加えて、供給面でもキヨサキは警鐘を鳴らす。金やビットコインと異なり、銀は掘削・製錬のコストや制約が大きく、世界的に埋蔵量が限られている。産出国の地政学的リスクも伴うため、価格上昇に対する感応度が高い。これに対し金や仮想通貨はストック性が高く、流通量の調整が容易であることから、供給面のひっ迫が価格形成に与えるインパクトは限定的である。

こうした観点から、銀は他の資産とは異なる構造的優位を持つといえる。キヨサキの主張は、資源価格の上昇が投機による一時的なブームではなく、現実の需要と制約のバランスに基づくものである点に注目すべきであろう。

銀価格は過去高値を下回るが、上昇余地に注目集まる

2025年4月2日時点で銀価格は32.41ドルにとどまっており、1980年の高値である49.45ドルに比べ34%超も低い水準にある。この価格ギャップを背景に、キヨサキは現在の銀が過小評価されていると見ており、2025年内に70ドルへの上昇余地があると投稿で示唆した。この価格水準は現状から約116%の上昇を意味し、既存の投資先と比較しても極めて高いリターンの可能性を示す。

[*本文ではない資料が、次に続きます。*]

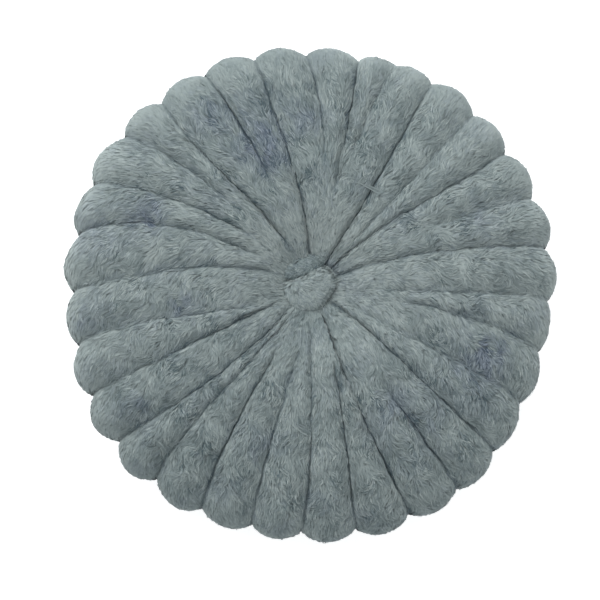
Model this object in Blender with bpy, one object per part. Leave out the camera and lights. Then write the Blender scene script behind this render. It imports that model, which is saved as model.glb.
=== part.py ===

実際、銀は過去12か月で19.29%、年初来でも9.6%の上昇を見せており、すでに上昇トレンドに入っていることは事実である。ただし、価格が割安であることと、それが短期的に上昇するかどうかは別問題であり、過去のピークを再び目指すには市場の需給だけでなく、投資家心理やマクロ経済動向も作用する。

一方で、仮想通貨のようなボラティリティは銀には比較的少なく、実物資産としての安定感を評価する動きも根強い。キヨサキの予測には大胆さがあるが、基礎的なファンダメンタルズの裏付けがある点で無視できない。市場の中で「見落とされがちだが本質的価値が高い資産」としての銀に、再評価の機運が高まる可能性は否定できない。